On a linguistic level, the poem features very colloquial and expressive language. “‘breeding and character without assets are vilior alga--more worthless than seaweed.’ Tell me, says Ulysses, how I can rake together ‘piles of cash’-- aeris acervos.”. The analogies in the text are similarly graphic, as in the story of the over-insistent heir in Thebes who was required by the will of his benefactor to carry her oil-soaked slippery carcass on his shoulders during the funeral procession.
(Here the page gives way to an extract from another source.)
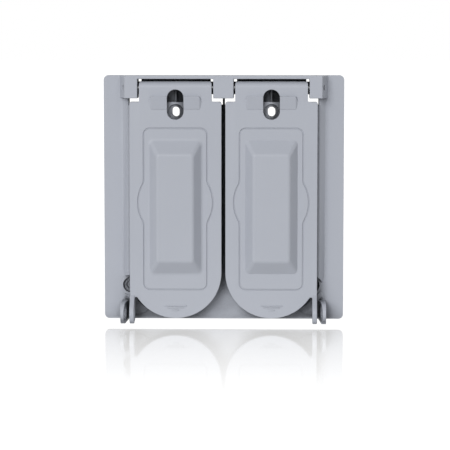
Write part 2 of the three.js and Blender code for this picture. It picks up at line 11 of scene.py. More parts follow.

Satire 2.5 is often thought of as the least “Horatian” of the Satires and is often compared to works by Juvenal, a poet of the 1st century AD. Juvenal’s poems focus on the perversions of man and hint at Man’s loss of “his highest potentialities”. Many scholars acknowledge this cynicism in Satire 2.5 and see a connection between the two authors. As Shackleton Bailey writes,
“Uniquely for Horace, it concerns a particular social malpractice (touting for legacies), and its mordant humour has reminded many readers of Juvenal.”

==Characterizations==
===Ulysses===

Horace diverges from classical portrayals of Ulysses in this satire. Ulysses is a heroic Greek protagonist, but in this poem he eschews the importance of noble bearing in favor of temporal riches. Michael Roberts writes that “the theme of perversion of human values runs throughout the satire,” and this is especially relevant to the destitute Ulysses. Horace’s choice of an established epic hero to request Tiresias’ scheming advice displays a distortion of Greek heroic values. The poem also distorts the meaning of xenia, reducing the powerful bonds of host-guest friendship down to a calculated exchange of flattery for services. Although Ulysses is mostly silent after line 23, it is implied that he has been swayed by the pragmatism of Tiresias’ words.

===Tiresias===

Horace’s characterization of Tiresias is strikingly different from other authors. Instead of portraying him as a great prophet, Horace characterizes him as a shady figure, quick to reveal the secret to making money. With this, the characterization of Tiresias creates a moral tension between the paragon prophet so highly respected in ancient literature and the shady truth-teller that reveals the inner workings of legacy hunting. It is from this tension that the satirical nature of the work is derived.

===Penelope===

Horace also takes a noticeably different tack than other Roman and Greek poets with regard to his characterization of Penelope. Horace introduces her first as the virtuous wife she is typically characterized as in lines 77-78. Ulysses claims that his chaste wife would never betray their vows of monogamy, but Tiresias counters that she is chaste only because the suitors are more motivated by consuming Ulysses’ bountiful stores than by sex.

”But if you make her a partner/ and let her taste some cash at an old fellow’s expense,/ there’ll be no holding her. She’ll be like a dog with a juicy bone.”

Penelope, classically a bastion of chastity, is hereby portrayed as corruptible like any other woman.